Still, I am afraid that my experience with Prezi leads me to the conclusion that “bells and whistles” are not inherently better for us as presenters. Despite the collaborative capabilities of Prezi, the few times that I have tried to use it with colleagues, I find that we are not as productive as we would like to be and, in the one case where we actually did a presentation with it, we felt kind of lost. Perhaps we were unprepared (which is probably part of the case), or we simply are too used to saying “I’ll present slides 1-5, you present 6-10, etc.” Either way, I need to think more about how and why we might want to invite students to use Prezi, and whether the time invested in it will lead to deeper understanding and greater rhetorical effect. To quote the WIDE group:
From a rhetorical viewpoint, writing concerns not only the words on the page (the product), but also concerns the means and mechanisms for production (that is, process, understood cognitively, socially, and technologically); mechanisms for distribution or delivery (for example, media); invention, exploration, research, methodology, and inquiry procedures; as well as questions of audience, persuasiveness, and impact…
The issue we would like to raise here, though, is a bit more pointed: Are we willing to live up to our shared conception of writing, our rhetorical view? The degree to which we are willing to do so may well determine the biggest difference between those who believe teaching digital writing to be a central as opposed to a specialized practice.
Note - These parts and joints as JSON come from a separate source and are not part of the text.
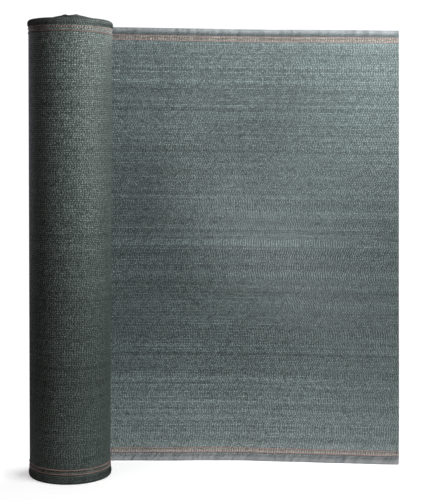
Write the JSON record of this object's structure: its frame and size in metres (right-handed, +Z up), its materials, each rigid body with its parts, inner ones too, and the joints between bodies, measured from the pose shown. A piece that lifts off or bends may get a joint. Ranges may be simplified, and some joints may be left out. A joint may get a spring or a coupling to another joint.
{
  "type": "roll of privacy screen netting",
  "caption": "Roll of dark green knitted privacy screen netting standing on its end, with its loose end drawn out as an upright sheet.",
  "frame": {"origin": "centre of the roll's flat foot, on the floor", "axes": "+Z up along the roll's axis and across the net, +X along the drawn-out sheet away from the roll, +Y from the roll's front to its back, where the sheet leaves it"},
  "size_m": [0.8474, 0.2026, 1.014],
  "materials": {
    "netting": "knitted polyethylene monofilament and tape, grey-green and slightly see-through as one layer, darker where it is wound many layers deep, with paler looped selvedges and two dull pink marker threads along each"
  },
  "bodies": {
    "root": {"roll": "netting", "loose_end": "netting"}
  },
  "joints": []
}
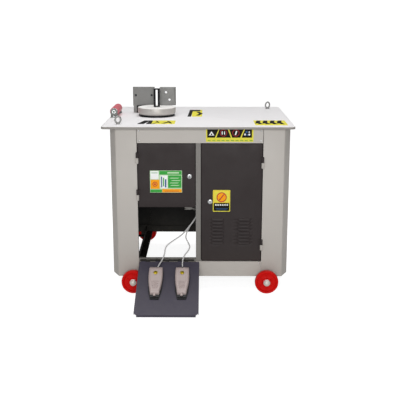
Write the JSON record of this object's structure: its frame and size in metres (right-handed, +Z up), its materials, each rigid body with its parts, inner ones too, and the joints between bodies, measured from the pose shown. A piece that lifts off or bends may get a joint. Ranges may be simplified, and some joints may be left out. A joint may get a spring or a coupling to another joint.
{
  "type": "rebar bender",
  "caption": "Wheeled cabinet bender for reinforcing bar with a geared disc on a steel table, stop and bend plates, two doors and two foot switches on a fold-down tray.",
  "frame": {"origin": "on the floor at the centre of the bounding box", "axes": "+X to the operator's right along the table, +Y away from the operator, +Z up"},
  "size_m": [1, 1.33, 1.046],
  "materials": {
    "panel_grey": "satin powder coat",
    "door_dark": "satin powder coat",
    "frame_grey": "satin paint",
    "table_white": "satin powder coat",
    "plate_grey": "matt paint",
    "wheel_red": "gloss paint",
    "tray_slate": "satin powder coat",
    "pedal_beige": "cast and painted",
    "black_oxide": "blackened",
    "bright_steel": "ground",
    "gear_steel": "machined",
    "cast_green": "painted casting",
    "black_plastic": "moulded",
    "cream_plastic": "moulded",
    "belt_rubber": "matt",
    "lead_sheath": "matt sheath"
  },
  "bodies": {
    "cabinet": {"base_frame": "frame_grey", "left_side_panel": "panel_grey", "right_side_panel": "panel_grey", "back_panel": "panel_grey", "apron": "panel_grey", "centre_post": "frame_grey", "kick_panel": "panel_grey", "lower_rail": "frame_grey", "table_top": "table_white", "electrical_box": "frame_grey", "contactors": "black_plastic", "terminal_strip": "cream_plastic", "gearbox_housing": "cast_green", "gearbox_cover": "cast_green", "shaft_bearings": "bright_steel", "motor_body": "cast_green", "motor_fan_cowl": "cast_green", "motor_bracket": "frame_grey", "stop_plate": "plate_grey", "table_screws": "bright_steel", "disc_seat_ring": "black_oxide", "roller_brackets": "plate_grey", "roller_axle": "bright_steel", "lifting_eyes": "bright_steel", "door_hinge_pins": "black_oxide", "limit_switches": "black_plastic", "cable_glands": "black_plastic", "drive_belts": "belt_rubber", "wheel_axles": "bright_steel", "left_pedal_lead": "lead_sheath", "right_pedal_lead": "lead_sheath"},
    "disc": {"main_shaft": "bright_steel", "main_gear": "gear_steel", "bending_disc": "bright_steel", "mandrel": "black_oxide", "bend_plate": "plate_grey", "bend_plate_pins": "bright_steel", "trip_cam": "gear_steel"},
    "idler": {"idler_shaft": "bright_steel", "idler_gears": "gear_steel"},
    "gear_input": {"input_shaft": "bright_steel", "driven_pulley": "gear_steel"},
    "motor_rotor": {"motor_rotor": "bright_steel", "drive_pulley": "gear_steel", "cooling_fan": "black_plastic"},
    "left_door": {"left_door": "door_dark"},
    "left_lock": {"left_door_lock": "bright_steel"},
    "right_door": {"right_door": "door_dark"},
    "right_lock": {"right_door_lock": "bright_steel"},
    "tray": {"pedal_tray": "tray_slate", "left_pedal_housing": "black_oxide", "right_pedal_housing": "black_oxide", "treadle_pins": "bright_steel"},
    "left_treadle": {"left_treadle": "pedal_beige"},
    "right_treadle": {"right_treadle": "pedal_beige"},
    "front_left_wheel": {"front_left_wheel": "wheel_red"},
    "front_right_wheel": {"front_right_wheel": "wheel_red"},
    "rear_left_wheel": {"rear_left_wheel": "wheel_red"},
    "rear_right_wheel": {"rear_right_wheel": "wheel_red"},
    "support_roller": {"support_roller": "wheel_red"}
  },
  "joints": [
    {"name": "disc_spin", "type": "hinge", "parent": "cabinet", "child": "disc", "pos_m": [-0.24, 0.16902, 0.94], "axis": [0, 0, 1], "range_deg": [-180, 0]},
    {"name": "idler_spin", "type": "hinge", "parent": "cabinet", "child": "idler", "pos_m": [-0.08, 0.16902, 0.8], "axis": [0, 0, 1], "range_deg": [0, 720]},
    {"name": "input_spin", "type": "hinge", "parent": "cabinet", "child": "gear_input", "pos_m": [0.04, 0.16902, 0.76], "axis": [0, 0, 1], "range_deg": [-2880, 0]},
    {"name": "motor_spin", "type": "hinge", "parent": "cabinet", "child": "motor_rotor", "pos_m": [0.27, 0.16902, 0.5], "axis": [0, 0, 1], "range_deg": [-8640, 0]},
    {"name": "left_door_swing", "type": "hinge", "parent": "cabinet", "child": "left_door", "pos_m": [-0.317, -0.27798, 0.63], "axis": [0, 0, -1], "range_deg": [0, 110]},
    {"name": "left_lock_turn", "type": "hinge", "parent": "left_door", "child": "left_lock", "pos_m": [-0.045, -0.27098, 0.627], "axis": [0, -1, 0], "range_deg": [0, 90]},
    {"name": "right_door_swing", "type": "hinge", "parent": "cabinet", "child": "right_door", "pos_m": [0.337, -0.27798, 0.48], "axis": [0, 0, 1], "range_deg": [0, 110]},
    {"name": "right_lock_turn", "type": "hinge", "parent": "right_door", "child": "right_lock", "pos_m": [0.063, -0.27098, 0.491], "axis": [0, 1, 0], "range_deg": [0, 90]},
    {"name": "tray_fold", "type": "hinge", "parent": "cabinet", "child": "tray", "pos_m": [-0.155, -0.28298, 0.17], "axis": [-1, 0, 0], "range_deg": [0, 100], "deforming": ["left_pedal_lead", "right_pedal_lead"]},
    {"name": "left_treadle_press", "type": "hinge", "parent": "tray", "child": "left_treadle", "pos_m": [-0.218, -0.53517, 0.08456], "axis": [-1, 0, 0], "range_deg": [0, 4], "stiffness_Nm_per_rad": 10, "springref_deg": -5.73},
    {"name": "right_treadle_press", "type": "hinge", "parent": "tray", "child": "right_treadle", "pos_m": [-0.081, -0.53517, 0.08456], "axis": [-1, 0, 0], "range_deg": [0, 4], "stiffness_Nm_per_rad": 10, "springref_deg": -5.73},
    {"name": "front_left_roll", "type": "hinge", "parent": "cabinet", "child": "front_left_wheel", "pos_m": [-0.346, -0.32098, 0.063], "axis": [0, 1, 0], "continuous": true},
    {"name": "front_right_roll", "type": "hinge", "parent": "cabinet", "child": "front_right_wheel", "pos_m": [0.366, -0.32098, 0.063], "axis": [0, 1, 0], "continuous": true},
    {"name": "rear_left_roll", "type": "hinge", "parent": "cabinet", "child": "rear_left_wheel", "pos_m": [-0.346, 0.63902, 0.063], "axis": [0, 1, 0], "continuous": true},
    {"name": "rear_right_roll", "type": "hinge", "parent": "cabinet", "child": "rear_right_wheel", "pos_m": [0.366, 0.63902, 0.063], "axis": [0, 1, 0], "continuous": true},
    {"name": "roller_spin", "type": "hinge", "parent": "cabinet", "child": "support_roller", "pos_m": [-0.476, 0.19502, 0.921], "axis": [0, 1, 0], "continuous": true}
  ],
  "couplings": [
    {"joint": "idler_spin", "follows": "disc_spin", "ratio": -4},
    {"joint": "input_spin", "follows": "disc_spin", "ratio": 16},
    {"joint": "motor_spin", "follows": "disc_spin", "ratio": 48}
  ]
}
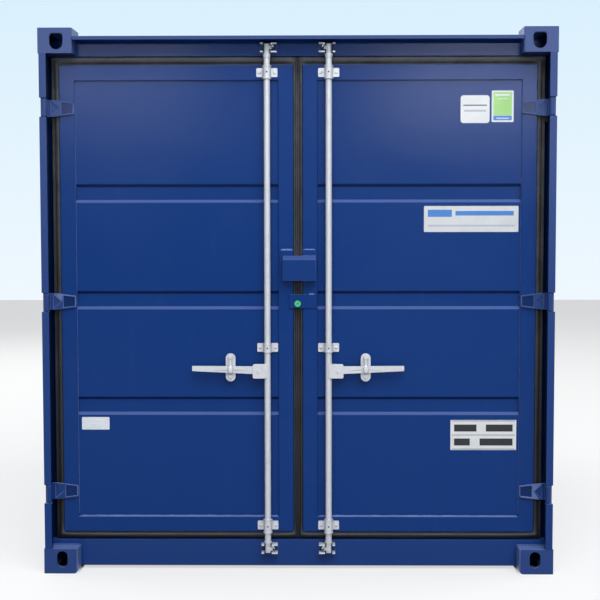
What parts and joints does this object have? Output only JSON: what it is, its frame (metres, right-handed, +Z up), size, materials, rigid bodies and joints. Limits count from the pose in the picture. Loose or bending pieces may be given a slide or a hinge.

Does Prezi allow us this rhetorical view? Not in and of itself, no. But, what it does do is force the presenter to break out of a six word, six bullet, six slide mode. It allows us to think more creatively about space and design, in turn contributing to our understanding about how and why we want to talk about a topic in a particular way. And, it does encourage us to embed different forms of media into our presentation which, in and of itself, isn’t necessarily all that interesting but, in the context of a digital writing workshop, is potentially revolutionary when we think about the traditional scope and sequence of academic writing.